Libya deal ensures Turkey’s maritime freedom, says communications director

Libya deal ensures Turkey’s maritime freedom, says communications director

ANKARA-Anadolu Agency
Libya deal ensures Turkey’s maritime freedom, says communications director

A deal between Turkey and Libya guarantees that its maritime freedom of movement is not “undermined”, country's communications director said on Dec. 27.

“Our maritime agreement with Libya ensures that Turkey’s freedom of movement in the high seas is not undermined,” Fahrettin Altun said, adding that the agreement also ensures a strong relationship with the Libyan government.

“We are committed to stability and peace both in Libya and in the Mediterranean,” he added.

Altun said Libyan government has requested Turkey's military support.

“As President [Recep Tayyip] Erdoğan said, we will of course honor our agreement. We are fully committed to protecting our mutual interests and establishing stability in the Mediterranean.”

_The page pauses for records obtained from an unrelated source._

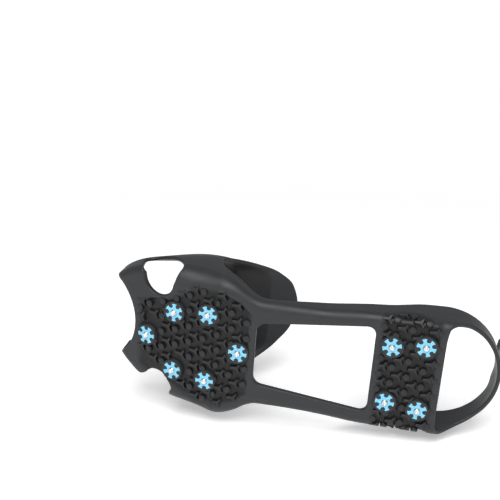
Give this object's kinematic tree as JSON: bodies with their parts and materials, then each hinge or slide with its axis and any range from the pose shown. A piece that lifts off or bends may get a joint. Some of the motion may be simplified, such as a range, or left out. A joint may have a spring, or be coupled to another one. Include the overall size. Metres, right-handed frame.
{
  "type": "shoe ice cleat",
  "caption": "Slip-on rubber ice cleat for a boot, with steel studs in toothed star inserts, a toe hood with side windows, an arch opening, a heel band and a pull tab.",
  "frame": {"origin": "on the ground the studs stand on, under the middle of the whole cleat", "axes": "toe towards -Y, inner side of the foot towards +X, boot above towards +Z"},
  "size_m": [0.1136, 0.2943, 0.109],
  "materials": {
    "rubber": "satin moulded thermoplastic rubber",
    "star_plastic": "light blue moulded plastic",
    "stud_steel": "bright turned steel"
  },
  "bodies": {
    "heel_arch": {"heel_arch_frame": "rubber", "star_heel_front_inner": "star_plastic", "star_heel_front_outer": "star_plastic", "star_heel_rear_inner": "star_plastic", "star_heel_rear_outer": "star_plastic", "stud_heel_front_inner": "stud_steel", "stud_heel_front_outer": "stud_steel", "stud_heel_rear_inner": "stud_steel", "stud_heel_rear_outer": "stud_steel"},
    "forefoot": {"forefoot_pad": "rubber", "toe_hood": "rubber", "star_ball_front_inner": "star_plastic", "star_ball_front_outer": "star_plastic", "star_ball_rear_inner": "star_plastic", "star_ball_rear_outer": "star_plastic", "star_toe_centre": "star_plastic", "star_ball_centre": "star_plastic", "stud_ball_front_inner": "stud_steel", "stud_ball_front_outer": "stud_steel", "stud_ball_rear_inner": "stud_steel", "stud_ball_rear_outer": "stud_steel", "stud_toe_centre": "stud_steel", "stud_ball_centre": "stud_steel"},
    "heel_band": {"heel_band": "rubber"},
    "pull_tab": {"pull_tab": "rubber"}
  },
  "joints": [
    {"name": "sole_flex", "type": "hinge", "parent": "heel_arch", "child": "forefoot", "pos_m": [0, -0.03047, 0.0022], "axis": [-1, 0, 0], "range_deg": [-15, 40], "stiffness_Nm_per_rad": 3},
    {"name": "heel_band_stretch", "type": "hinge", "parent": "heel_arch", "child": "heel_band", "pos_m": [0, 0.09353, 0.0022], "axis": [-1, 0, 0], "range_deg": [0, 45], "stiffness_Nm_per_rad": 0.6},
    {"name": "pull_tab_bend", "type": "hinge", "parent": "heel_band", "child": "pull_tab", "pos_m": [0, 0.13693, 0.03825], "axis": [-1, 0, 0], "range_deg": [-14, 60], "stiffness_Nm_per_rad": 0.15}
  ]
}
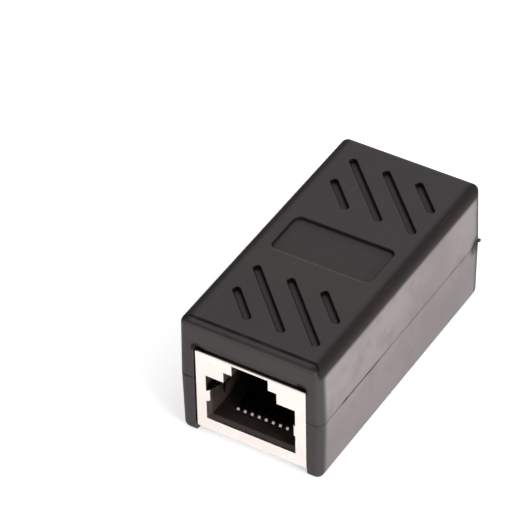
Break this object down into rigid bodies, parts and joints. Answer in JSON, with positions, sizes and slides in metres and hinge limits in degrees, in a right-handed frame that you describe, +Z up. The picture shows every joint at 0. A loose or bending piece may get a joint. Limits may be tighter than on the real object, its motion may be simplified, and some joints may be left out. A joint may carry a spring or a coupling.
{
  "type": "rj45 inline coupler",
  "caption": "Shielded inline coupler for network cables: a black two-part moulded case with slanted grip grooves and a modular socket at each end.",
  "frame": {"origin": "middle of the underside, on the surface the coupler rests on", "axes": "+Z up through the face with the label recess, +Y along the length from the front socket to the rear socket, +X to the right seen from the front"},
  "size_m": [0.0204, 0.041, 0.0184],
  "materials": {
    "shell_plastic": "satin black moulded plastic",
    "housing_plastic": "satin black moulded plastic",
    "shield_nickel": "bright nickel-plated sheet",
    "contact_plating": "bright plated spring wire",
    "board_laminate": "green solder mask on laminate",
    "solder": "bright solder"
  },
  "bodies": {
    "root": {"lower_shell": "shell_plastic", "upper_shell": "shell_plastic", "circuit_board": "board_laminate", "front_shield": "shield_nickel", "front_jack_housing": "housing_plastic", "front_contact_carrier": "housing_plastic", "front_signal_solder": "solder", "front_contact_1": "contact_plating", "front_contact_2": "contact_plating", "front_contact_3": "contact_plating", "front_contact_4": "contact_plating", "front_contact_5": "contact_plating", "front_contact_6": "contact_plating", "front_contact_7": "contact_plating", "front_contact_8": "contact_plating", "rear_shield": "shield_nickel", "rear_jack_housing": "housing_plastic", "rear_contact_carrier": "housing_plastic", "rear_signal_solder": "solder", "rear_contact_1": "contact_plating", "rear_contact_2": "contact_plating", "rear_contact_3": "contact_plating", "rear_contact_4": "contact_plating", "rear_contact_5": "contact_plating", "rear_contact_6": "contact_plating", "rear_contact_7": "contact_plating", "rear_contact_8": "contact_plating", "ground_solder": "solder"}
  },
  "joints": []
}
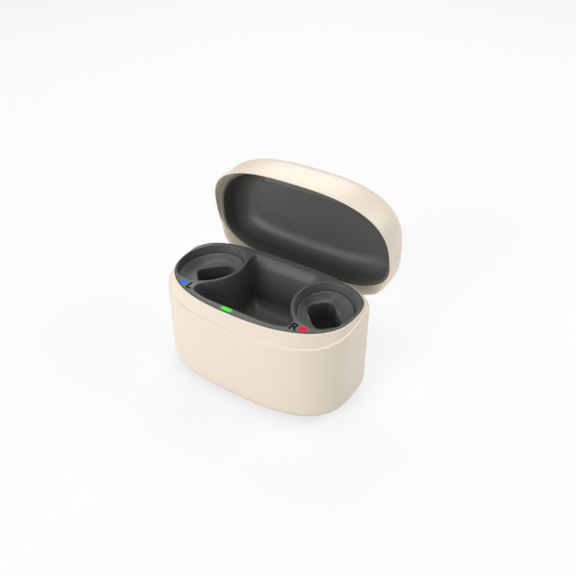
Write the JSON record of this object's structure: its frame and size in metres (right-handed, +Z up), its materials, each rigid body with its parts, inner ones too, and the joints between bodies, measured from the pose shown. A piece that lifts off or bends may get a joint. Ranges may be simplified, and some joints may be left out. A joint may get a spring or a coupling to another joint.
{
  "type": "hearing aid charger",
  "caption": "Oval clam-shell charging case with a hinged domed lid, two turned ear pockets with sprung contacts, a waisted middle well and a small status light.",
  "frame": {"origin": "on the table, under the middle of the case's outline seen from above (mount table_middle)", "axes": "+X along the case towards the right-ear pocket, -Y to the front, +Z up"},
  "size_m": [0.0764, 0.0617, 0.0725],
  "materials": {
    "cream": "smooth satin, cream",
    "dark": "fine matte, dark grey",
    "grey": "fine matte, blue grey",
    "foot_rubber": "matte",
    "blue": "gloss",
    "red": "gloss",
    "light": "clear window over a lit green light",
    "steel": "plain",
    "gold": "gold plated",
    "black": "plain",
    "board": "lacquered circuit board",
    "nickel": "nickel plated",
    "cell": "foil pouch",
    "foam": "foam",
    "wire": "insulated wire"
  },
  "bodies": {
    "base": {"base_shell": "cream", "base_cover": "grey", "base_feet": "foot_rubber", "cover_screws": "steel", "deck_tray": "dark", "pocket_cup_left": "dark", "contact_carrier_left": "black", "contact_block_left": "black", "side_dot_left": "blue", "contact_spring_left_front": "steel", "contact_spring_left_back": "steel", "pocket_cup_right": "dark", "contact_carrier_right": "black", "contact_block_right": "black", "side_dot_right": "red", "contact_spring_right_front": "steel", "contact_spring_right_back": "steel", "contact_barrels": "gold", "status_light_lens": "light", "light_board": "board", "light_chip": "black", "base_magnets": "nickel", "battery": "cell", "battery_pad": "foam", "battery_leads": "wire", "main_board": "board", "board_screws": "steel", "board_chips": "black", "port_shell": "steel", "port_tongue": "black", "hinge_pin": "steel"},
    "lid": {"lid_shell": "cream", "lid_liner": "dark", "lid_magnets": "nickel"},
    "contact_left_front": {"contact_plunger_left_front": "gold"},
    "contact_left_back": {"contact_plunger_left_back": "gold"},
    "contact_right_front": {"contact_plunger_right_front": "gold"},
    "contact_right_back": {"contact_plunger_right_back": "gold"}
  },
  "joints": [
    {"name": "lid_hinge", "type": "hinge", "parent": "base", "child": "lid", "pos_m": [0, 0.0184, 0.0319], "axis": [1, 0, 0], "range_deg": [0, 88]},
    {"name": "contact_left_front_press", "type": "slide", "parent": "base", "child": "contact_left_front", "axis": [0, 0, -1], "range_m": [0, 0.0008], "stiffness_N_per_m": 400, "deforming": ["contact_spring_left_front"]},
    {"name": "contact_left_back_press", "type": "slide", "parent": "base", "child": "contact_left_back", "axis": [0, 0, -1], "range_m": [0, 0.0008], "stiffness_N_per_m": 400, "deforming": ["contact_spring_left_back"]},
    {"name": "contact_right_front_press", "type": "slide", "parent": "base", "child": "contact_right_front", "axis": [0, 0, -1], "range_m": [0, 0.0008], "stiffness_N_per_m": 400, "deforming": ["contact_spring_right_front"]},
    {"name": "contact_right_back_press", "type": "slide", "parent": "base", "child": "contact_right_back", "axis": [0, 0, -1], "range_m": [0, 0.0008], "stiffness_N_per_m": 400, "deforming": ["contact_spring_right_back"]}
  ]
}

Altun stressed that Turkey is supporting the “internationally recognized legitimate government in Libya” and foreign powers must stop supporting illegitimate groups against the Libyan government.

“As we support the Libyan government, we do not want Libya to be a war zone. Those regional forces working to reestablish repressive regimes unaccountable to people are active in Libya,” Altun said, and added: “Their efforts to install client governments will not succeed.”

On Nov. 27, Ankara and Tripoli’s GNA signed two separate agreements, one on military cooperation and the other on maritime boundaries of countries in the Eastern Mediterranean.

Following the military cooperation deal, Erdoğan said Turkey might consider sending troops to Libya if the GNA made such a request.

On Dec. 26, Erdoğan said a motion for military support to Libya will be submitted to the Turkish parliament on Jan. 8 or 9 as Turkey was “invited” by Libya.

Libya's Interior Minister Fathi Bashagha said in the same day that the GNA will officially demand military aid from Turkey.

Since the ouster of late leader Gaddafi in 2011, two seats of power have emerged in Libya: one in eastern Libya supported mainly by Egypt and the United Arab Emirates, and the GNA in the capital Tripoli, which enjoys the UN and international recognition.